Exercise directions: Set down exactly, please, each line from the one containing "Write part 2" through the one containing "return value, limit + edge, limit", both lines included, and no other line.

Dataset content:
+ + + + + + +
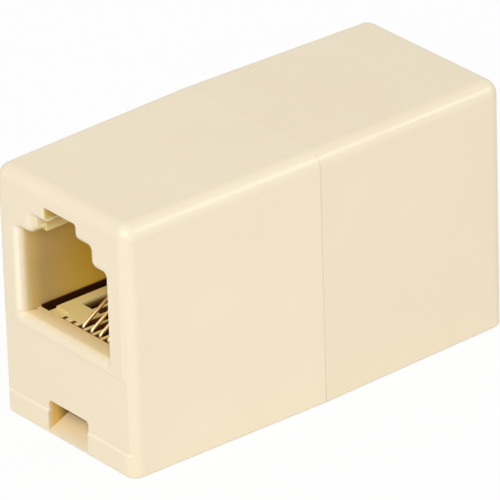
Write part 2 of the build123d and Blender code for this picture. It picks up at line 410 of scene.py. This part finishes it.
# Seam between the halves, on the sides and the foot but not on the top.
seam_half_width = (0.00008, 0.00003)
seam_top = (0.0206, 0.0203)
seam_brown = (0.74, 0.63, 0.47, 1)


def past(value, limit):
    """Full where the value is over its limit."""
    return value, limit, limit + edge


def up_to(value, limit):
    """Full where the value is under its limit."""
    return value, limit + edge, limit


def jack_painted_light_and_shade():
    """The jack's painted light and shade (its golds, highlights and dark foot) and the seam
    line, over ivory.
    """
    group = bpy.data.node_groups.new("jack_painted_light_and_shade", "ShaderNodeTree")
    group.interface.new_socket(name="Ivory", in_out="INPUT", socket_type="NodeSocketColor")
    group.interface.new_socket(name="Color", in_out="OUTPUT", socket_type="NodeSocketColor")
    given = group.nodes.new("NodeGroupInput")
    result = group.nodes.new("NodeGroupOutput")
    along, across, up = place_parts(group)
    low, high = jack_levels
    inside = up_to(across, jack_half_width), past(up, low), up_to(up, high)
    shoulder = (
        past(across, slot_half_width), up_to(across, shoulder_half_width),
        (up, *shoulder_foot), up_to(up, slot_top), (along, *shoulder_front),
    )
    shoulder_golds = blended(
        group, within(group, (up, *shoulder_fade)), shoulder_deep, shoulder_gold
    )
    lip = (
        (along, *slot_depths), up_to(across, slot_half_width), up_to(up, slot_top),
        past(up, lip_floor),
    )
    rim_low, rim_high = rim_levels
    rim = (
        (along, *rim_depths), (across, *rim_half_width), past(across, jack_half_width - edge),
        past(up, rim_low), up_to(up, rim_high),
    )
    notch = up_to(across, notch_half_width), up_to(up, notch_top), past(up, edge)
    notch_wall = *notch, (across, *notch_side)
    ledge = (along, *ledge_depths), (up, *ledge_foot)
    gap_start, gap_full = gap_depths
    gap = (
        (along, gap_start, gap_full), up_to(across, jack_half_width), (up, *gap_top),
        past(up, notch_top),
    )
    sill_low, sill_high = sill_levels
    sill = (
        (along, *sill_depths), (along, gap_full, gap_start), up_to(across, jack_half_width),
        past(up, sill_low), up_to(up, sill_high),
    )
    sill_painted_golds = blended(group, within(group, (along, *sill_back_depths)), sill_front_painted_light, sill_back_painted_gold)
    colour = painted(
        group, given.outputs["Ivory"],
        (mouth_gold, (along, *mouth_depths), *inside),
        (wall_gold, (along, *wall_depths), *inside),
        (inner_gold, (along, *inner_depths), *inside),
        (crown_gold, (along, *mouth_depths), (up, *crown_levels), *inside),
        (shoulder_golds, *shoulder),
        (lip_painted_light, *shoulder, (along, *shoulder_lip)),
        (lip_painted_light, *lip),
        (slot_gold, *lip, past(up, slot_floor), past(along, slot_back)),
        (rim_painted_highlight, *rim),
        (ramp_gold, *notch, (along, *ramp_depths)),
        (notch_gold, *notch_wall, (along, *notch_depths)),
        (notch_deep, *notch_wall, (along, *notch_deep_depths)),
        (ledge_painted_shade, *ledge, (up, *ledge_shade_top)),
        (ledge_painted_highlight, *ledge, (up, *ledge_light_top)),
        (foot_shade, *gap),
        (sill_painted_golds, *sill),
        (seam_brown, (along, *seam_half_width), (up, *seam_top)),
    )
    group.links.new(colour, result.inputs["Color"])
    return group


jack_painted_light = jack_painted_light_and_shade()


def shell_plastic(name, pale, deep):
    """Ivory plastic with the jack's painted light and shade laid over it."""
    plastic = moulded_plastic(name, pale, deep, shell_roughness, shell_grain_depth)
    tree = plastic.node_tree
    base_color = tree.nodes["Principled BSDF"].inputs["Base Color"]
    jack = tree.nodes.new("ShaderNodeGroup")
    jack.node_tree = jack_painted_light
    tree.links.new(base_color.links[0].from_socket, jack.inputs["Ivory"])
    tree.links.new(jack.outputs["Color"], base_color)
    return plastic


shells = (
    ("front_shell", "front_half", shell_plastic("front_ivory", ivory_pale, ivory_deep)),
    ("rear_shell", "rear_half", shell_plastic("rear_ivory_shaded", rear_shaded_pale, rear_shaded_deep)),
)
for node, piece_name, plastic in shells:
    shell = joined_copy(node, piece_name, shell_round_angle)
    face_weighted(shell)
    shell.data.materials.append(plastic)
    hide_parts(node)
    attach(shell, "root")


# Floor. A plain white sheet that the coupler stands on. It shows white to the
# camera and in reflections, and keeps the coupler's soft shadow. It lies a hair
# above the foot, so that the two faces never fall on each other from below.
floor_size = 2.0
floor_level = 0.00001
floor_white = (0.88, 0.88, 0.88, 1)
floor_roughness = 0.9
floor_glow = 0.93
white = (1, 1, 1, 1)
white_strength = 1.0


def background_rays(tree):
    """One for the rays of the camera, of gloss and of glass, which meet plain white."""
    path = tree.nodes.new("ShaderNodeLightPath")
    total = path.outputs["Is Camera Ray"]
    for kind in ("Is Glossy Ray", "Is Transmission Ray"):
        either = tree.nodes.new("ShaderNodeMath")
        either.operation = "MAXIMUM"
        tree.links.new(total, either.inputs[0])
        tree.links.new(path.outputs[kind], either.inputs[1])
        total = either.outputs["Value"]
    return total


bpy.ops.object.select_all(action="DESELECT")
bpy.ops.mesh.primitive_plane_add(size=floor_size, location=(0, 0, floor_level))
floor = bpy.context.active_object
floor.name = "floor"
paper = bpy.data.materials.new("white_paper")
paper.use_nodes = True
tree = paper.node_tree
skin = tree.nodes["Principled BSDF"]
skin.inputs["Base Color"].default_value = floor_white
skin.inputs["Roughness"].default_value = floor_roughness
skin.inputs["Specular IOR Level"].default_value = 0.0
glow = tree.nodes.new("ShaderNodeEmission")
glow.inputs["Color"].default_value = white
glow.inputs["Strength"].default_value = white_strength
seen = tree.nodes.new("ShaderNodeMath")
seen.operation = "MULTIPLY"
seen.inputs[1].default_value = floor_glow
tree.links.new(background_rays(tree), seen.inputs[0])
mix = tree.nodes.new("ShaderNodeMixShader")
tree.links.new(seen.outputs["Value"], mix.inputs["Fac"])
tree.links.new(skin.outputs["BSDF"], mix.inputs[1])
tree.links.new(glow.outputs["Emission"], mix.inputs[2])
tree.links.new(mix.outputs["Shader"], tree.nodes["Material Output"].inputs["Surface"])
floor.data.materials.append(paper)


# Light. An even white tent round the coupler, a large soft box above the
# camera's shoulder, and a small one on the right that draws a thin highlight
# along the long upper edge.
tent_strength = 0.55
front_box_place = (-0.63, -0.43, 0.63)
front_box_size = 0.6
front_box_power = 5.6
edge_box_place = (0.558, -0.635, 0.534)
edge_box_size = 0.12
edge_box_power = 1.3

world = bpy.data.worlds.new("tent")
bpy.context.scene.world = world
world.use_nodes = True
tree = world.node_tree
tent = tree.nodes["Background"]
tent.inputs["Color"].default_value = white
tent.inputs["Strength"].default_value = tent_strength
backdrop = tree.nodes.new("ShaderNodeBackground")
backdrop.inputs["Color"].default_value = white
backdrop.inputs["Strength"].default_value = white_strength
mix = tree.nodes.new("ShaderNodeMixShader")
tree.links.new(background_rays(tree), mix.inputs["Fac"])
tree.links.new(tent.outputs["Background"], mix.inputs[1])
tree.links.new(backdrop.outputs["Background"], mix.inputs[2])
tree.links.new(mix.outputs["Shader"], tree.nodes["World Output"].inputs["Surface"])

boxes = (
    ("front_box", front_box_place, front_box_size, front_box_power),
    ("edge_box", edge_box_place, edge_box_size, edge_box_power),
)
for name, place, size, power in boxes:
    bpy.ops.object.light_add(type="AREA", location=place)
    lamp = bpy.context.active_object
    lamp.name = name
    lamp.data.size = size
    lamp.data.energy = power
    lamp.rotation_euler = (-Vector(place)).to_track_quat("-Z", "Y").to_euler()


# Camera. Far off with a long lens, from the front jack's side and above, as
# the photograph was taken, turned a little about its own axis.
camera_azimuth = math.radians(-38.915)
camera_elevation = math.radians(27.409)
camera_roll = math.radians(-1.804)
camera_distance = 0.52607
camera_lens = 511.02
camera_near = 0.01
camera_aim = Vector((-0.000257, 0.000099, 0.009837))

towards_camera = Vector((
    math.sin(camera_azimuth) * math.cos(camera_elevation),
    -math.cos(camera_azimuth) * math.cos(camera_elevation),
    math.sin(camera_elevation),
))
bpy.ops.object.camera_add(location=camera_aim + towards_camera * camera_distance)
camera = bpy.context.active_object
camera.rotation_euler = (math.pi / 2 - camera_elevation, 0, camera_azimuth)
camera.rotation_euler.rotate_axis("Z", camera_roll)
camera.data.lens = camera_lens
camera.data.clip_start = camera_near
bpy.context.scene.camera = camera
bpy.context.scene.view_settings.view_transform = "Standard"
+ + + + + + +
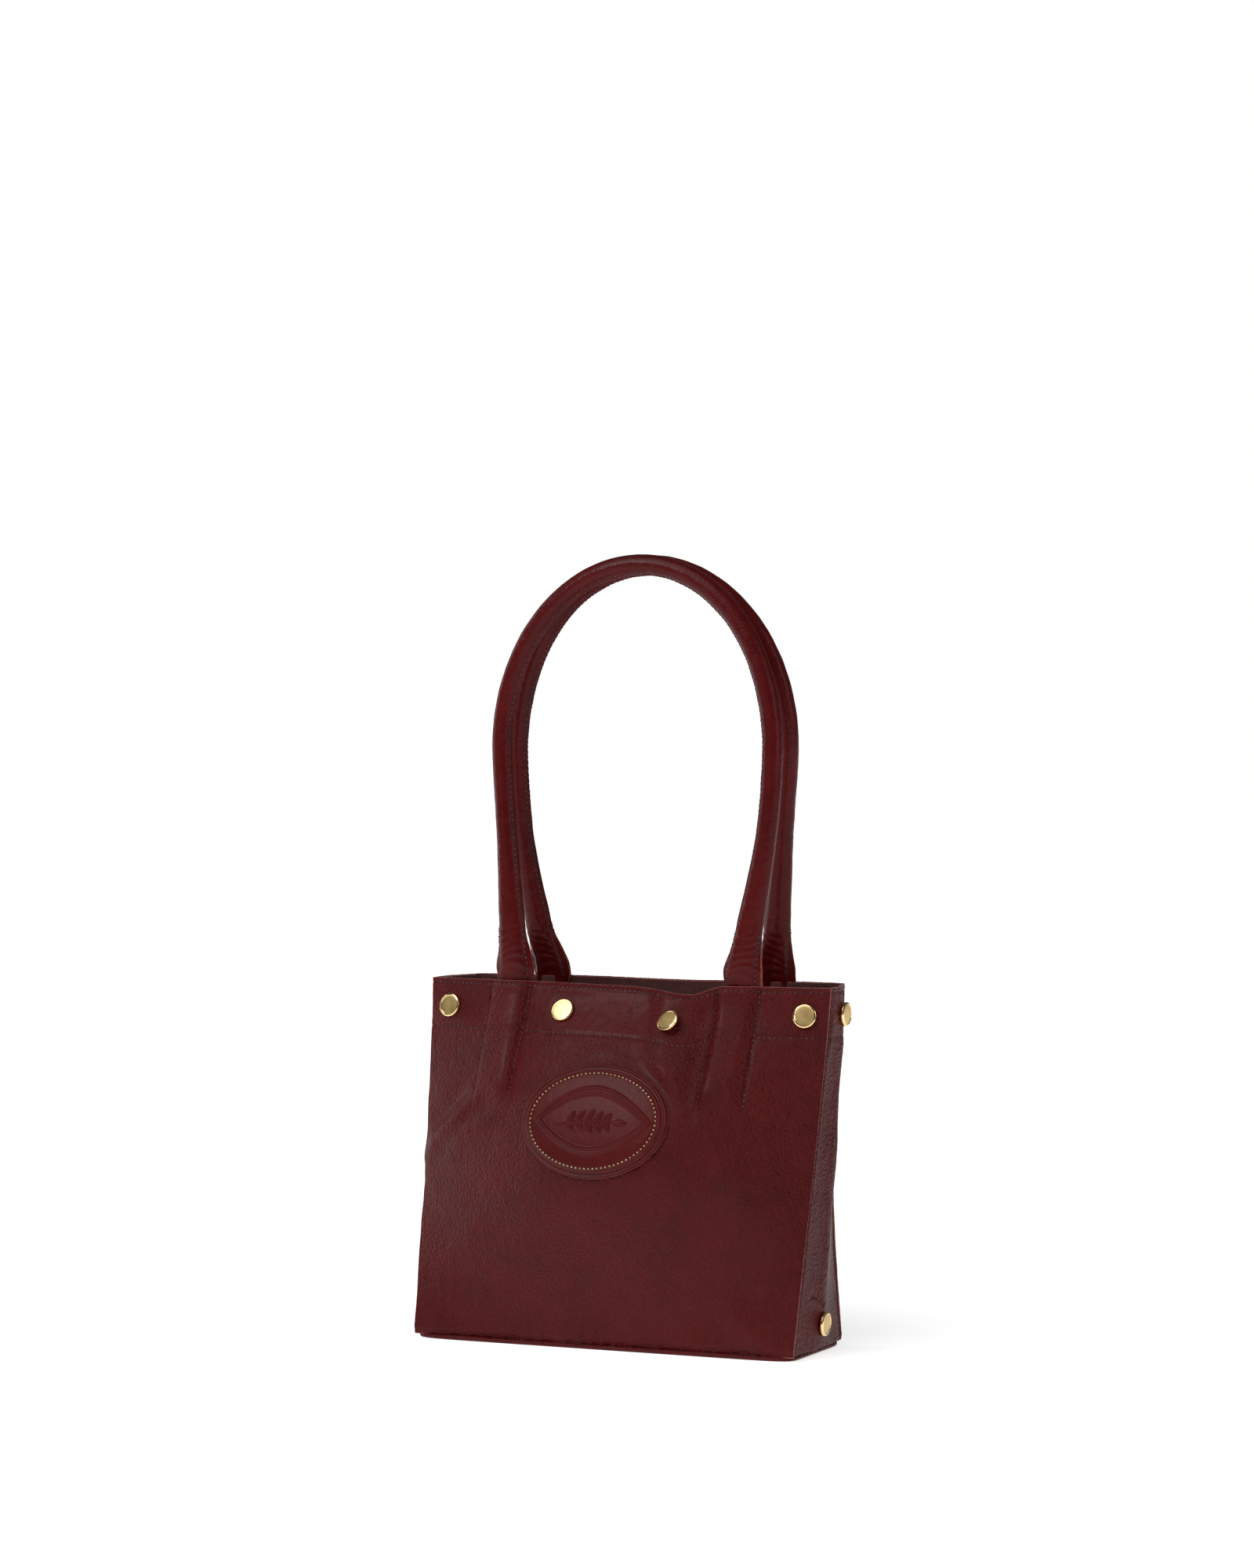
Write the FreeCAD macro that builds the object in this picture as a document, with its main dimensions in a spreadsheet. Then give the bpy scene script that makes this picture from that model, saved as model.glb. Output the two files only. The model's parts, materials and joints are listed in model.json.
+ + + + + + +
Answer in full:
Write part 2 of the build123d and Blender code for this picture. It picks up at line 410 of scene.py. This part finishes it.
# Seam between the halves, on the sides and the foot but not on the top.
seam_half_width = (0.00008, 0.00003)
seam_top = (0.0206, 0.0203)
seam_brown = (0.74, 0.63, 0.47, 1)


def past(value, limit):
    """Full where the value is over its limit."""
    return value, limit, limit + edge


def up_to(value, limit):
    """Full where the value is under its limit."""
    return value, limit + edge, limit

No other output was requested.